**Data provided:**
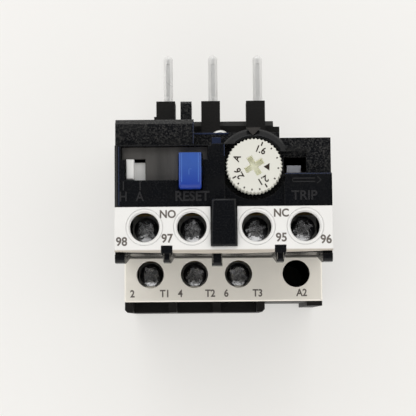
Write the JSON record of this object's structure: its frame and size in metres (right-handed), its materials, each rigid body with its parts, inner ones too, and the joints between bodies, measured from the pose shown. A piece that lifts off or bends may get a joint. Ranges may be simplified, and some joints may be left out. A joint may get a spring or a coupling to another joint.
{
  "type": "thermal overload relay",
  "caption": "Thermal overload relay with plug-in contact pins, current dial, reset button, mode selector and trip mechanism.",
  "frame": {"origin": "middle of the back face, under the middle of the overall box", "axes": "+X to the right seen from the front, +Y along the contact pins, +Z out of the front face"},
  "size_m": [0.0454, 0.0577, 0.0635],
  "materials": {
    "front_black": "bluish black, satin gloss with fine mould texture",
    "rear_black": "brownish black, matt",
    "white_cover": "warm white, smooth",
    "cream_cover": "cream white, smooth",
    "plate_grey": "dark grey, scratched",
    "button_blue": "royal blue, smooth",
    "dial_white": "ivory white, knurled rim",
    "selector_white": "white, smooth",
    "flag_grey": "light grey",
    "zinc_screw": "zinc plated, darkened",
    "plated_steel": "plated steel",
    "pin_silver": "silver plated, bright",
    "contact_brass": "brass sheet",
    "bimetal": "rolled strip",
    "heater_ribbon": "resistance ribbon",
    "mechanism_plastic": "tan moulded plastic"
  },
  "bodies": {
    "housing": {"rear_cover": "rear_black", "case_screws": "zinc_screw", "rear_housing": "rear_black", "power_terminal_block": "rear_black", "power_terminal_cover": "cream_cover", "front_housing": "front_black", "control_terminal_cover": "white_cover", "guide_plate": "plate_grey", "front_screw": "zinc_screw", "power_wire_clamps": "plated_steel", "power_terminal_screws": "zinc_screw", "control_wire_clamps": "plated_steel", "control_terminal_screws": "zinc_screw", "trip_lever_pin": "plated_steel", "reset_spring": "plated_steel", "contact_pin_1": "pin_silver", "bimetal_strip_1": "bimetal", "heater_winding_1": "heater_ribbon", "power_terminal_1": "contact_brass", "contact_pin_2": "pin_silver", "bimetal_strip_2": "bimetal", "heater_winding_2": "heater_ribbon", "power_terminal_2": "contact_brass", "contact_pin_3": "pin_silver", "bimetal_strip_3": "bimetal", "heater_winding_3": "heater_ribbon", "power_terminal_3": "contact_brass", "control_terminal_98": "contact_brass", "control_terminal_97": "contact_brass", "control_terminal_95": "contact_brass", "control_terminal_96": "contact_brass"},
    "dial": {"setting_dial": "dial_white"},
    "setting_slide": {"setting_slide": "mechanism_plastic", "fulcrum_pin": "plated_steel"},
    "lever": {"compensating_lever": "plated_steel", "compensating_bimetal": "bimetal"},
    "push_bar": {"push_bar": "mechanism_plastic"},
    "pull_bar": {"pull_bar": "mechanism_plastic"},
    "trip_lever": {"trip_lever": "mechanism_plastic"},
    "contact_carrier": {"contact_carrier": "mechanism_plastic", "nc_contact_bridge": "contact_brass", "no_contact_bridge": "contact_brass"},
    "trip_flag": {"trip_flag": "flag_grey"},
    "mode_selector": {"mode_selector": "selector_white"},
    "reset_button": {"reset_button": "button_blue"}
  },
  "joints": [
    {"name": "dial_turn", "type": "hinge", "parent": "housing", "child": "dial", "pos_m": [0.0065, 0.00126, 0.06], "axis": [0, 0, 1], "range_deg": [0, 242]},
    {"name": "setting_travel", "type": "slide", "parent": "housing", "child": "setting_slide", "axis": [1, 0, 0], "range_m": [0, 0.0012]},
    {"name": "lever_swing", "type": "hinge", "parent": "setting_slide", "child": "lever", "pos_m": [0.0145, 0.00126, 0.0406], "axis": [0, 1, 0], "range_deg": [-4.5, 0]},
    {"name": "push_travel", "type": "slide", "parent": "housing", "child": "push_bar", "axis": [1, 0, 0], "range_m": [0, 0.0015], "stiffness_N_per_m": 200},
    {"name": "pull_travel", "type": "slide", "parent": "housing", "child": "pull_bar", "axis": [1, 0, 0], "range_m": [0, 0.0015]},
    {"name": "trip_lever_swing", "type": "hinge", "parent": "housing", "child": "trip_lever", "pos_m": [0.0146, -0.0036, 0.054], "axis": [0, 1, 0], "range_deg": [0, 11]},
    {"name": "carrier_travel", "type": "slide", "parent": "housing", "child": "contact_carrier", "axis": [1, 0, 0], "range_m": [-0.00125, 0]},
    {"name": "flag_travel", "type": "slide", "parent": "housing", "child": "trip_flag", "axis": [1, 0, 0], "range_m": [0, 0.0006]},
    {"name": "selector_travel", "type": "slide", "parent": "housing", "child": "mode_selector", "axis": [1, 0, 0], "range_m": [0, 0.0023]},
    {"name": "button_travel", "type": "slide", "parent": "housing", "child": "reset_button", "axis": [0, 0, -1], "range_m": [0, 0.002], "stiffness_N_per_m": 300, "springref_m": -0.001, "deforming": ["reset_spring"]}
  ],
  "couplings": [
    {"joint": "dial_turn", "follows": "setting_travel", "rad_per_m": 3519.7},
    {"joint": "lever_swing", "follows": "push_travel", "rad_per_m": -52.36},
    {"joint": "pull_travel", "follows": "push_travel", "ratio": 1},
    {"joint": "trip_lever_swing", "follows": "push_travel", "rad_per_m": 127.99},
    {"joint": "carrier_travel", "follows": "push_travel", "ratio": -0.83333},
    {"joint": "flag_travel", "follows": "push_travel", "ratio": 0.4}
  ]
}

==

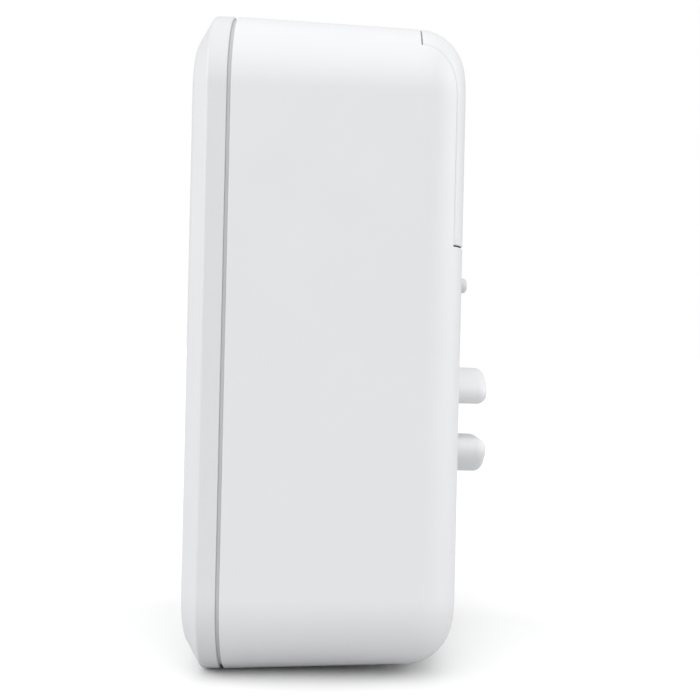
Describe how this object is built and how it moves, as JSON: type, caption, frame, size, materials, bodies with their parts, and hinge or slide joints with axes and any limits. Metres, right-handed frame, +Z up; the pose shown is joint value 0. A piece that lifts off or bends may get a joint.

--

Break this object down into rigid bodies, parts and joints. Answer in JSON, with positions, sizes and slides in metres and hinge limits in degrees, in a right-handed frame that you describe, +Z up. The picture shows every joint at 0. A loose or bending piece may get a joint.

**Goal:**
Search the listing above for the string "pose". Copy every line that contains it.

**Output below:**
Write the JSON record of this object's structure: its frame and size in metres (right-handed), its materials, each rigid body with its parts, inner ones too, and the joints between bodies, measured from the pose shown. A piece that lifts off or bends may get a joint. Ranges may be simplified, and some joints may be left out. A joint may get a spring or a coupling to another joint.
Describe how this object is built and how it moves, as JSON: type, caption, frame, size, materials, bodies with their parts, and hinge or slide joints with axes and any limits. Metres, right-handed frame, +Z up; the pose shown is joint value 0. A piece that lifts off or bends may get a joint.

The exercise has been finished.